Insert updates/ignores a pandas DataFrame into a SQL table (or creates a SQL table from the DataFrame if it does not exist).

This index of the DataFrame must be the primary key or a unique key (can be a unique constraint with multiple columns too) of the SQL table and meet the following conditions:

The index must be unique.
All levels of the index have to be named.
The index cannot contain any null value except for MySQL where rows with null in indices will be skipped and warnings will be raised.

GOTCHAS:

Please head over to https://github.com/ThibTrip/pangres/#Gotchas-and-caveats or read pangres/README.md.

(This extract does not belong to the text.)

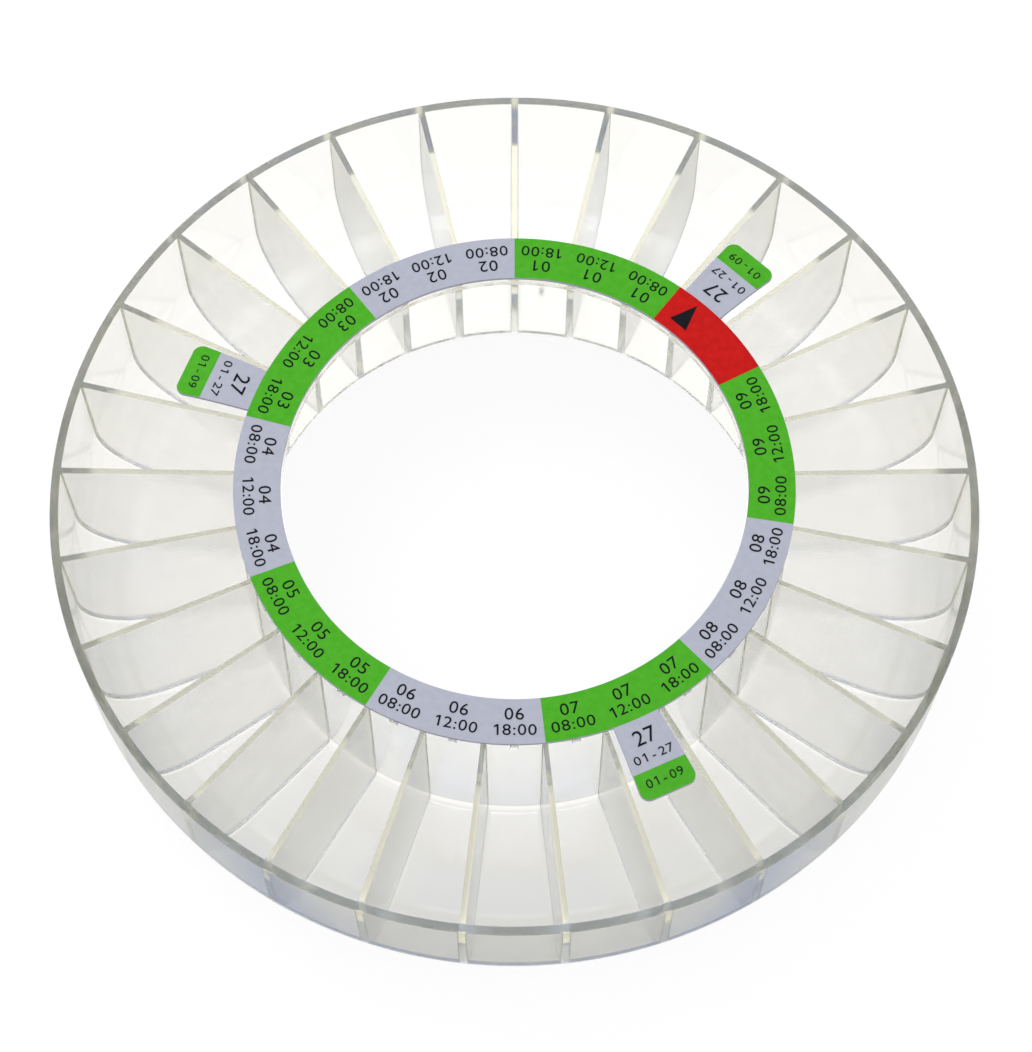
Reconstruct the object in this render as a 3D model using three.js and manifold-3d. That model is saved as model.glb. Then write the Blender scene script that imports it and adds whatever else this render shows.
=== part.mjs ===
// The ring-shaped pill tray of an automatic dispenser, with the printed dose ring that lies on its hub.
// The tray is one clear moulding: an outer wall with a rim, a round corner, a flat floor, a hub wall with
// an inward flange, and one upright divider between each two compartments. Its stretches are drawn as
// separate solids with a small seam between them, so that each one has a simple shape.
// Millimetres, +Z up. The tray's underside lies on Z = 0 and its axis is the Z axis.
import * as THREE from 'three';
import { mergeVertices } from 'three/addons/utils/BufferGeometryUtils.js';
import Module from 'manifold-3d';

const wasm = await Module();
wasm.setup();

// Counts and angles.
const compartments = 29;
const facetsPerCompartment = 4;
const firstDividerShare = 0.25;
const tabCompartments = [3, 12, 23];
const wallDraft = THREE.MathUtils.degToRad(2.6);
const dividerDraft = THREE.MathUtils.degToRad(0.35);
const cornerSteps = 5;
const filletSteps = 3;
const tabCornerSteps = 5;

// The tray: overall size, walls and floor. A compartment's length is from the hub to the rim's inner edge.
const rimRadius = 89;
const rimWidth = 1.65;
const compartmentLength = 34.45;
const wallThickness = 1.5;
const floorThickness = 1.5;
const compartmentDepth = 31.3;
const cornerRadius = 13;

// The hub and what it carries.
const hubThickness = 1.4;
const hubRise = 3.5;
const hubFillet = 1.1;
const flangeWidth = 7.1;
const flangeThickness = 1.3;
const lugWidth = 1.6;
const lugHeight = 2;

// The dividers' top edges, which are thinner at the hub than at the rim. The draft makes their feet thicker.
const dividerHubThickness = 0.9;
const dividerRimThickness = 1.2;
const dividerRise = 2.7;

// The dose ring and its tabs.
const ringThickness = 0.7;
const ringOverhang = 0.7;
const ringSetback = 0.2;
const tabLength = 15.15;
const tabRootWidth = 9.1;
const tabEndWidth = 11.2;
const tabCornerRadius = 1.9;

// Clearances: between the drawn stretches of the moulding, and under the loose ring.
const seam = 0.3;
const ringSeatGap = 0.3;

// Derived places.
const facets = compartments * facetsPerCompartment;
const pitch = 2 * Math.PI / compartments;
const compartmentMiddle = (i) => (i + firstDividerShare) * pitch + pitch / 2;
const floorTop = floorThickness;
const rimTop = floorTop + compartmentDepth;
const hubTop = rimTop + hubRise;
const rimInnerRadius = rimRadius - rimWidth;
const hubRadius = rimInnerRadius - compartmentLength;
const hubInnerRadius = hubRadius - hubThickness;
const flangeInnerRadius = hubInnerRadius - flangeWidth;
const ringInnerRadius = flangeInnerRadius + ringSetback;
const ringOuterRadius = hubRadius + ringOverhang;
const ringBottom = hubTop + ringSeatGap;

// The inside of the outer wall leans out by the draft, and turns into the floor on the round corner.
const cornerCentreZ = floorTop + cornerRadius;
const wallFootZ = cornerCentreZ - cornerRadius * Math.sin(wallDraft);
const wallFootRadius = rimInnerRadius - (rimTop - wallFootZ) * Math.tan(wallDraft);
const cornerCentreRadius = wallFootRadius - cornerRadius * Math.cos(wallDraft);

const clearPlastic = new THREE.MeshStandardMaterial({
  color: 0xe6e7e2,
  roughness: 0.25,
  metalness: 0,
  transparent: true,
  opacity: 0.45,
});
const printedPlastic = new THREE.MeshStandardMaterial({ color: 0x4bb423, roughness: 0.4, metalness: 0 });

// Points of an arc about (x, y), from one angle to another, both ends included.
function arcPoints(x, y, radius, from, to, steps) {
  const points = [];
  for (let i = 0; i <= steps; i += 1) {
    const angle = from + (to - from) * i / steps;
    points.push(new THREE.Vector2(x + radius * Math.cos(angle), y + radius * Math.sin(angle)));
  }
  return points;
}

// A closed solid of revolution. The outline is given as (radius, height), counter-clockwise.
function turned(outline) {
  const geometry = new THREE.LatheGeometry([...outline, outline[0]], facets);
  geometry.rotateX(Math.PI / 2);
  return geometry;
}

// A flat outline in (x, y) raised from z = bottom by the thickness.
function raised(outline, holes, bottom, thickness) {
  const shape = new THREE.Shape(outline);
  for (const hole of holes) shape.holes.push(new THREE.Path(hole));
  const geometry = new THREE.ExtrudeGeometry(shape, { depth: thickness, bevelEnabled: false });
  geometry.translate(0, 0, bottom);
  return geometry;
}

function toSolid(geometry) {
  const bare = geometry.clone();
  bare.deleteAttribute('normal');
  bare.deleteAttribute('uv');
  const merged = mergeVertices(bare);
  const mesh = new wasm.Mesh({
    numProp: 3,
    vertProperties: new Float32Array(merged.attributes.position.array),
    triVerts: new Uint32Array(merged.index.array),
  });
  return new wasm.Manifold(mesh);
}

function fromSolid(solid) {
  const mesh = solid.getMesh();
  const geometry = new THREE.BufferGeometry();
  geometry.setAttribute('position', new THREE.BufferAttribute(new Float32Array(mesh.vertProperties), 3));
  geometry.setIndex(new THREE.BufferAttribute(new Uint32Array(mesh.triVerts), 1));
  geometry.computeVertexNormals();
  return geometry;
}

// A radius and height on the corner's arc, at an angle below the level of the arc's centre.
function onCorner(radius, below) {
  return new THREE.Vector2(
    cornerCentreRadius + radius * Math.cos(below),
    cornerCentreZ - radius * Math.sin(below),
  );
}

function outerWall() {
  return turned([
    onCorner(cornerRadius, wallDraft),
    onCorner(cornerRadius + wallThickness, wallDraft),
    new THREE.Vector2(rimRadius, rimTop),
    new THREE.Vector2(rimInnerRadius, rimTop),
  ]);
}

function roundCorner() {
  const start = -wallDraft - seam / cornerRadius;
  const end = -Math.PI / 2;
  const outer = cornerRadius + wallThickness;
  return turned([
    ...arcPoints(cornerCentreRadius, cornerCentreZ, cornerRadius, start, end, cornerSteps),
    ...arcPoints(cornerCentreRadius, cornerCentreZ, outer, end, start, cornerSteps),
  ]);
}

// The foot of the hub wall: the wall turns into the floor on two arcs about one centre.
const hubFootRadius = hubRadius + hubFillet;

function floorPlate() {
  const inner = hubFootRadius + seam;
  const outer = cornerCentreRadius - seam;
  return turned([
    new THREE.Vector2(inner, 0),
    new THREE.Vector2(outer, 0),
    new THREE.Vector2(outer, floorTop),
    new THREE.Vector2(inner, floorTop),
  ]);
}

function hubWall() {
  const centreZ = floorTop + hubFillet;
  const left = Math.PI;
  const down = Math.PI * 3 / 2;
  const wall = turned([
    new THREE.Vector2(hubRadius, hubTop),
    new THREE.Vector2(hubInnerRadius, hubTop),
    ...arcPoints(hubFootRadius, centreZ, hubFillet + hubThickness, left, down, filletSteps),
    ...arcPoints(hubFootRadius, centreZ, hubFillet, down, left, filletSteps),
  ]);
  const lugInner = hubRadius - hubThickness / 2;
  const lugLength = ringOuterRadius - lugInner;
  let solid = toSolid(wall);
  for (let i = 0; i < compartments; i += 1) {
    const lug = new THREE.BoxGeometry(lugLength, lugWidth, lugHeight);
    lug.translate(lugInner + lugLength / 2, 0, hubTop - lugHeight / 2);
    lug.rotateZ(compartmentMiddle(i));
    solid = solid.add(toSolid(lug));
  }
  return fromSolid(solid);
}

function hubFlange() {
  const outer = hubInnerRadius - seam;
  const bottom = hubTop - flangeThickness;
  return turned([
    new THREE.Vector2(flangeInnerRadius, bottom),
    new THREE.Vector2(outer, bottom),
    new THREE.Vector2(outer, hubTop),
    new THREE.Vector2(flangeInnerRadius, hubTop),
  ]);
}

// One divider, standing along the X axis: it follows the hub's fillet, the floor, the corner and the wall.
function dividerPlate() {
  const wallStep = seam / Math.cos(wallDraft);
  const outline = [
    ...arcPoints(
      hubFootRadius, floorTop + hubFillet, hubFillet - seam, Math.PI, Math.PI * 3 / 2, filletSteps,
    ),
    ...arcPoints(
      cornerCentreRadius, cornerCentreZ, cornerRadius - seam, -Math.PI / 2, -wallDraft, cornerSteps,
    ),
    new THREE.Vector2(rimInnerRadius - wallStep, rimTop),
    new THREE.Vector2(hubRadius + seam, rimTop + dividerRise),
  ];
  const geometry = raised(outline, [], -dividerRimThickness / 2, dividerRimThickness);
  geometry.rotateX(Math.PI / 2);
  const points = geometry.getAttribute('position');
  const between = (radius, atHub, atRim) => (
    THREE.MathUtils.mapLinear(radius, hubRadius, rimInnerRadius, atHub, atRim)
  );
  for (let i = 0; i < points.count; i += 1) {
    const below = between(points.getX(i), rimTop + dividerRise, rimTop) - points.getZ(i);
    const topHalf = between(points.getX(i), dividerHubThickness / 2, dividerRimThickness / 2);
    points.setY(i, Math.sign(points.getY(i)) * (topHalf + below * Math.tan(dividerDraft)));
  }
  geometry.computeVertexNormals();
  return geometry;
}

// One tab's edge, from its root on the ring round the outer end and back, turned to its compartment.
function tabEdge(middle) {
  const rootHalf = tabRootWidth / 2;
  const endHalf = tabEndWidth / 2;
  const rootX = Math.sqrt(ringOuterRadius ** 2 - rootHalf ** 2);
  const cornerX = ringOuterRadius + tabLength - tabCornerRadius;
  const cornerY = endHalf - tabCornerRadius;
  const edge = [
    new THREE.Vector2(rootX, -rootHalf),
    ...arcPoints(cornerX, -cornerY, tabCornerRadius, -Math.PI / 2, 0, tabCornerSteps),
    ...arcPoints(cornerX, cornerY, tabCornerRadius, 0, Math.PI / 2, tabCornerSteps),
    new THREE.Vector2(rootX, rootHalf),
  ];
  return edge.map((point) => point.rotateAround(new THREE.Vector2(), middle));
}

function doseRing() {
  const tabHalfTurn = Math.asin(tabRootWidth / 2 / ringOuterRadius);
  const middles = tabCompartments.map(compartmentMiddle);
  const outline = [];
  middles.forEach((middle, i) => {
    const next = i + 1 < middles.length ? middles[i + 1] : middles[0] + 2 * Math.PI;
    const from = middle + tabHalfTurn;
    const to = next - tabHalfTurn;
    const steps = Math.round((to - from) / pitch * facetsPerCompartment);
    outline.push(...tabEdge(middle));
    outline.push(...arcPoints(0, 0, ringOuterRadius, from, to, steps).slice(1, -1));
  });
  const hole = arcPoints(0, 0, ringInnerRadius, 0, 2 * Math.PI, facets).slice(0, -1);
  return raised(outline, [hole], ringBottom, ringThickness);
}

function named(name, geometry, material) {
  const mesh = new THREE.Mesh(geometry, material);
  mesh.name = name;
  return mesh;
}

function dividers() {
  const group = new THREE.Group();
  for (let i = 0; i < compartments; i += 1) {
    const number = String(i + 1).padStart(2, '0');
    const divider = named(`divider_${number}`, dividerPlate(), clearPlastic);
    divider.rotation.z = (i + firstDividerShare) * pitch;
    group.add(divider);
  }
  return group;
}

const tray = new THREE.Group();
tray.add(
  named('tray_outer_wall', outerWall(), clearPlastic),
  named('tray_round_corner', roundCorner(), clearPlastic),
  named('tray_floor', floorPlate(), clearPlastic),
  named('tray_hub_wall', hubWall(), clearPlastic),
  named('tray_hub_flange', hubFlange(), clearPlastic),
  dividers(),
);

const pillTray = new THREE.Group();
pillTray.add(tray, named('dose_ring', doseRing(), printedPlastic));

export default pillTray;
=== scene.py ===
"""The looks of the pill tray: a clear moulding with compartments, and a printed dose ring on its hub."""
import math

import bmesh
import bpy
from mathutils import Matrix, Vector


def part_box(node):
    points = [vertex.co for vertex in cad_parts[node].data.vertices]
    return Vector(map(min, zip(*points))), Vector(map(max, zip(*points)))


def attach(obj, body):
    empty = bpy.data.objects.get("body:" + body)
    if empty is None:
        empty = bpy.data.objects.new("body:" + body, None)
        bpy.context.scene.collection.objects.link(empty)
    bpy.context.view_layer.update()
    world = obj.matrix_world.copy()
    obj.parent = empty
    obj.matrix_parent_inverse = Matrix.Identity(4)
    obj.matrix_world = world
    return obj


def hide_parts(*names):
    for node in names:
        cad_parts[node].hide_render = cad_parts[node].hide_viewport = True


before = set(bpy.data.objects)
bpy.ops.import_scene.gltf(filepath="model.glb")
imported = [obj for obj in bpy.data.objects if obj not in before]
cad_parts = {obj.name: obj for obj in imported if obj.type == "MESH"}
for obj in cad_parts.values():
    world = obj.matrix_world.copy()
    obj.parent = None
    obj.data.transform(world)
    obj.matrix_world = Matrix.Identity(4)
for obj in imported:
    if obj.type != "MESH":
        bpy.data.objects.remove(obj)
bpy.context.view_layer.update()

MM = 0.001
POINTS_PER_METRE = 1e7

# The tray's pattern of compartments.
COMPARTMENTS = 29
PITCH = math.tau / COMPARTMENTS
FIRST_DIVIDER_SHARE = 0.25
TAB_COMPARTMENTS = (3, 12, 23)

# Places that the frame gives: heights and radii of the moulding and of the dose ring.
RIM_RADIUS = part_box("tray_outer_wall")[1].x
RIM_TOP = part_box("tray_outer_wall")[1].z
FLOOR_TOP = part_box("tray_floor")[1].z
HUB_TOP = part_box("tray_hub_wall")[1].z
FLANGE_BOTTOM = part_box("tray_hub_flange")[0].z
RING_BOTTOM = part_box("dose_ring")[0].z
RING_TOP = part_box("dose_ring")[1].z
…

IMPORTANT NOTES ON CONNECTIONS AND TRANSACTIONS:

If an Engine object (sqlalchemy.engine.base.Engine) is given for the parameter con:

We will create a connection and a transaction and handle everything (commit|rollback and closing both the connection and transaction).

If a connection object (sqlalchemy.engine.base.Connection) is given for the parameter con:

We will not close the connection (so that you may reuse it later). You will have to close it yourself!

We will also not create or handle transactions. This is for allowing users to make commit-as-you-go workflows.

Note that on sqlalchemy >= 2.0 (or in 1.4 when passing future=True when creating an engine) sqlalchemy will implicitely create a transaction requiring you to commit pangres' operations when using a Connection (see Examples)!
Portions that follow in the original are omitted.